Well AS....now that we said what we had to say....there is only TWO questions remaining. To remain with the topic of the post "Is WW3 inevitable"......these questions are;
1) Is WW3 going to occur?
and if so
2) Who would be the TWO major warring countries?



Wars always have happened, and there is no reason to believe that human (or animal) nature has changed this wars, of every size, will happen.  The only question is when.

For a war to be a world war, it must be undertaken by two countries or alliances of countries that have a worldwide reach.

Ofcourse, what is or is not called a world war can sometimes seem a bit arbitrary.  The Napoleonic wars clearly had a worldwide reach, since both France and Britain (as well as the Dutch, Spanish, and Portuguese, who were all involved in the war) had empires throughout the world, and in the midst of this, Britain also fought the 1812 war with the United States.

By contrast, what we now know as World War One (albeit, it was only referred to as 'The Great War' at the time) had very little action outside of Europe and the North Atlantic.

Wars come in three flavours:

  1. Wars that are not fought because the smaller power immediately realises that it will lose to the bigger power, and so capitulates before a shot is fired
  2. Wars where the major power has a quick victory over the smaller power.
  3. Wars where the power that initiates the war seriously underestimates the response of the defending power, or its allies, and starts a war that it never should have started.  This is the kind of war that can easily escalate to a prolonged and damaging war, and possibly a world war.



Both the officially named 'World Wars' came about because of a miscalculation by the axis powers.

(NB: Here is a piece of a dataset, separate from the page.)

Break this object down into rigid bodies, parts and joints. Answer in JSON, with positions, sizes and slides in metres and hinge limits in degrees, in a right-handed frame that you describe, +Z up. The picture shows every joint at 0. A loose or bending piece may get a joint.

The First World War was caused by Austria invading a small neighbour (in retaliation for its supposed support for a terrorist outrage not unlike the USA's invasion of Afghanistan), but that small neighbour (namely, Serbia) had an alliance with Russia, who had alliances with France, who had a vague alliance with Britain.  There were a number of other miscalculations also, such as the vagueness of the alliance between Britain and France meant that it was not at all clear that Britain would come to Frances aid (although the more serious problem was Britain's alliance with Belgium, which was invaded by Germany), and that Austria and Germany had an alliance with Italy, but Italy also had a secret treaty with France and Britain that gave it cause to break its treaty with Austria and Germany.  All of this gave the Germans and Austrians cause to seriously miscalculate their own strength; although this may have been partly mitigated by their overestimation of Russia's ability to wage war.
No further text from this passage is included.